Asymmetric epoxidation of enones: effect of surfactants, radical scavengers and morphology of catalysts on reaction rates, chemical yields and enantioselectivities in phase-transfer catalysis

Abstract

A highly enantioselective epoxidation of enones has been accomplished with asymmetric phase-transfer catalysis (PTC) using Cinchona alkaloid-derived meta-dimer catalysts. An intensive study of the structure–reactivity relationships among catalysts and oxidants in terms of chemical yields and enantioselectivities was used to prepare optically active epoxides from enones with yields up to 99% and 99% ee at room temperature. Additionally, the first systematic investigation of the influence of surfactants on epoxidation by PTC was performed, and this resulted in surfactants that played important roles in improving reaction rates and enantioselectivities in asymmetric phase-transfer catalysis by increasing the surface between organic–aqueous phases by forming micellar emulsions when pro-nucleophiles existed predominantly in the water phase.

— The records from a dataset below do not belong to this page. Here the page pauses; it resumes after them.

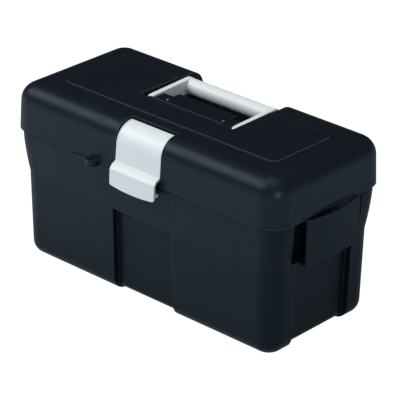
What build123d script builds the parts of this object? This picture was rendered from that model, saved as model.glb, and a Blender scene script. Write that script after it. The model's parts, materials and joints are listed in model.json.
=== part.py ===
"""Plastic toolbox with a hinged lid, a front latch, a folding carry handle and a lift-out tray.

Frame: the origin is the centre of the flat base, +X runs along the box, -Y is the latch side
and +Z is up. All sizes are in millimetres.
"""
from build123d import *

import os
from math import atan, degrees

os.makedirs("parts", exist_ok=True)

# ---------------------------------------------------------------- driving dimensions
LENGTH = 400.0          # lid, measured at its lower edge
DEPTH = 185.4
RIM_Z = 160.6           # lower edge of the lid
TOP_Z = 215.6           # top of the lid, beside the raised panel
WALL = 2.6              # moulded wall of tub and lid
GAP = 0.3               # clear space between parts that pass each other

LID_DRAFT = 0.044       # inward lean of the lid walls, mm per mm of height
LID_CORNER = 26.0       # plan radius of the lid corners
LID_ROUND = 22.0        # rounding between lid walls and lid top

TUB_STEP = 3.2          # how far the tub stands back from the lid edge
TUB_CORNER = 23.0
BAND_Z = 105.8          # crease below the curved band under the lid
BAND_INSET = 5.0        # how far the band curves in between lid edge and crease
BAND_POWER = 1.6
TUB_DRAFT = 0.024
BASE_ROUND = 17.0
TONGUE = 3.0            # tub rim that stands up inside the lid
SHOULDER_Z = 157.2      # the tub wall steps back here, which leaves a groove under the lid
GROOVE = 1.2

BAY_DEPTH = 7.6         # recessed panels of the tub walls below the band
BAY_LIFT = 2.0          # their foot stands this far above the base
FRONT_BAY = (46.0, 45.4)        # half width at the wall face, and at the recess floor
END_BAY = (47.5, 46.9)

GRIP_FLOOR_Z = 108.4    # end grips: floor of the finger space behind the grip plate
GRIP_DEPTH = 7.6        # how far its back stands in from the wall face
GRIP_MOUTH = (57.0, 39.0)       # half width at the wall face, and at the back
GRIP_SCOOP = (1.7, 8.0)         # depth and height of the scoop in the lid above each grip
PLATE_HALF = 44.0       # grip plate, half its width
PLATE_END_X = 203.6     # outer face at its two upright edges
PLATE_BOW = 1.4
PLATE_WALL = 2.8
PLATE_TOP_Z = 160.9
PLATE_SAG = 3.6         # the middle of the plate's top edge is this much lower

PANEL_HALF = (159.0, 48.0)      # raised panel on the lid
PANEL_RISE = 1.1

HINGE_Y = 97.0          # lid hinge axis
KNUCKLE_R = 4.2
HINGE_PIN_R = 2.0
HINGE_X = (-112.0, 112.0)
KNUCKLE_LENGTH = 13.0

LATCH_HALF = 33.6
LATCH_WALL = 2.4
ARC_Y, ARC_Z, ARC_R = -67.5, 190.0, 23.0        # outer face of the latch's curved part
LATCH_PIN = (-69.7, 207.3)                      # y, z of the latch's pin
LATCH_PIN_R = 1.5
LATCH_POCKET_R = 7.6
LATCH_BACK_Y = -63.2            # rear end of the latch channel
LATCH_LOW_Z = 145.6             # lower corners of the latch
LATCH_PIN_HALF = 36.4
CATCH_Y = -93.4                 # lip on the tub that the latch hooks under

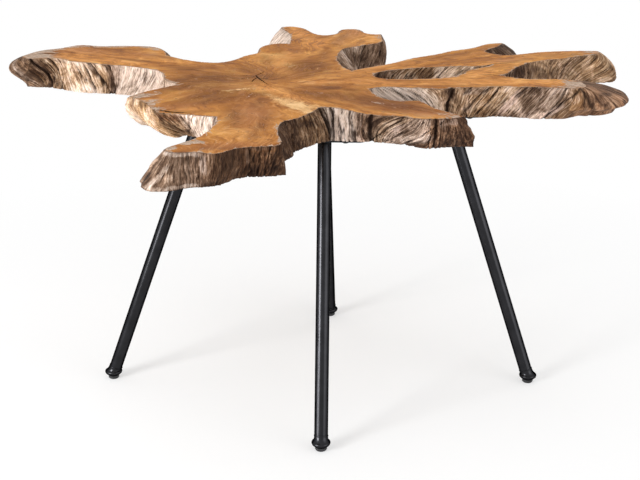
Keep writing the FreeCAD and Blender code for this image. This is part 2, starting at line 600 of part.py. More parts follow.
place(root_slab, centring + UP * underside_height)
sub_parts = [root_slab]
for frame in leg_frames:
    on_foot = [make_tube(frame), make_bulb_foot(frame), make_insert(frame),
               make_glide_pad(frame), make_glide_stud(frame)]
    plate = make_plate(frame)
    screws = make_screws(frame)
    doc.recompute()
    for piece in on_foot:
        place(piece, frame["foot"] + centring, frame["splay_way"])
    plate_height = underside_height - size("plate_thickness")
    place(plate, frame["plate_middle"] + centring + UP * plate_height, frame["plate_way"])
    place(screws, centring)
    sub_parts += on_foot + [plate, screws]
doc.recompute()
for piece in sub_parts:
    piece.Label = piece.Name
check_and_write(sub_parts)
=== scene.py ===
import math
import bpy
import numpy as np
from mathutils import Matrix, Vector, geometry, noise


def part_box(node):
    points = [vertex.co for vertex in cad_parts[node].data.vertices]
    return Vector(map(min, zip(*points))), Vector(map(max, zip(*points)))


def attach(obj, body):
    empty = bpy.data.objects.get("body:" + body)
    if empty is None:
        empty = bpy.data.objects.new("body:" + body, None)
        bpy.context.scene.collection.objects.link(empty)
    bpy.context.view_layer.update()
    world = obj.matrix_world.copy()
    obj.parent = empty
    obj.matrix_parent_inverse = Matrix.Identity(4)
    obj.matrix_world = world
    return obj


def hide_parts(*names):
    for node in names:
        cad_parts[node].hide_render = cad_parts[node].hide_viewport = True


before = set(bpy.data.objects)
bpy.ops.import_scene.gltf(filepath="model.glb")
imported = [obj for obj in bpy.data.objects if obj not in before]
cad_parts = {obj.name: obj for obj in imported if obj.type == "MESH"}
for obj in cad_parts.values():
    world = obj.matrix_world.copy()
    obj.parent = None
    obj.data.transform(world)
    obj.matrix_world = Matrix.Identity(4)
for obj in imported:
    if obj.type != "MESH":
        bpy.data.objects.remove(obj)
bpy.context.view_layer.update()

# Sizes of the CAD model, metres.
LENGTH, WIDTH, THICK, TOP = 1.0, 0.87, 0.042, 0.45
SPLAY = math.radians(20.2)
TUBE_RADIUS = 0.0095
PLATE_THICK = 0.005
KNEE = 0.008
HEART = (-0.081, -0.008)
LEGS = (("front_left", -0.158, -0.132, 172.5), ("front", 0.020, -0.201, -92.0),
        ("right", 0.201, -0.047, -28.0), ("back", 0.018, 0.006, 85.0))

# How finely the slab is sampled: rows down a wall, and metres along the walls, on the top and on
# the underside.
WALL_ROWS = 31
WALL_STEP, TOP_STEP, UNDER_STEP = 0.0011, 0.006, 0.03
# The sanded edge of the top: how far it runs in, and how far its outer and inner line lie under
# the top, metres.
ARRIS, ARRIS_OUTER, ARRIS_INNER = 0.0006, 0.0007, 0.0001
# How wide the raw border of the top is, and how far in the painted hollow shade is full, metres.
RAW_EDGE, HOLLOW_EDGE = 0.0045, 0.03
# A place on the rim belongs to a wall that passes within these distances, metres.
LOOK_REACH, SPOT_REACH = 0.016, 0.012

# Materials of the slab's faces and shades of its points. On the walls, dark is partly painted
# shade, raw holds a painted highlight on the ridges, and hollow a painted shade in the grooves.
OILED, WALL, SAWN, CRACKED = range(4)
SHADES = ("pale", "dark", "red", "gold", "raw", "hollow")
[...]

Furthermore, radical scavengers and the morphologies of quaternary ammonium catalysts used in PTC were shown to be important for ensuring reproducible chemical yields and enantioselectivities in oxidative epoxidations by PTC. The convenient synthesis of the best catalyst 13 and the very practical PTC conditions make this epoxidation method suitable for application in industrial epoxidation processes at room temperature.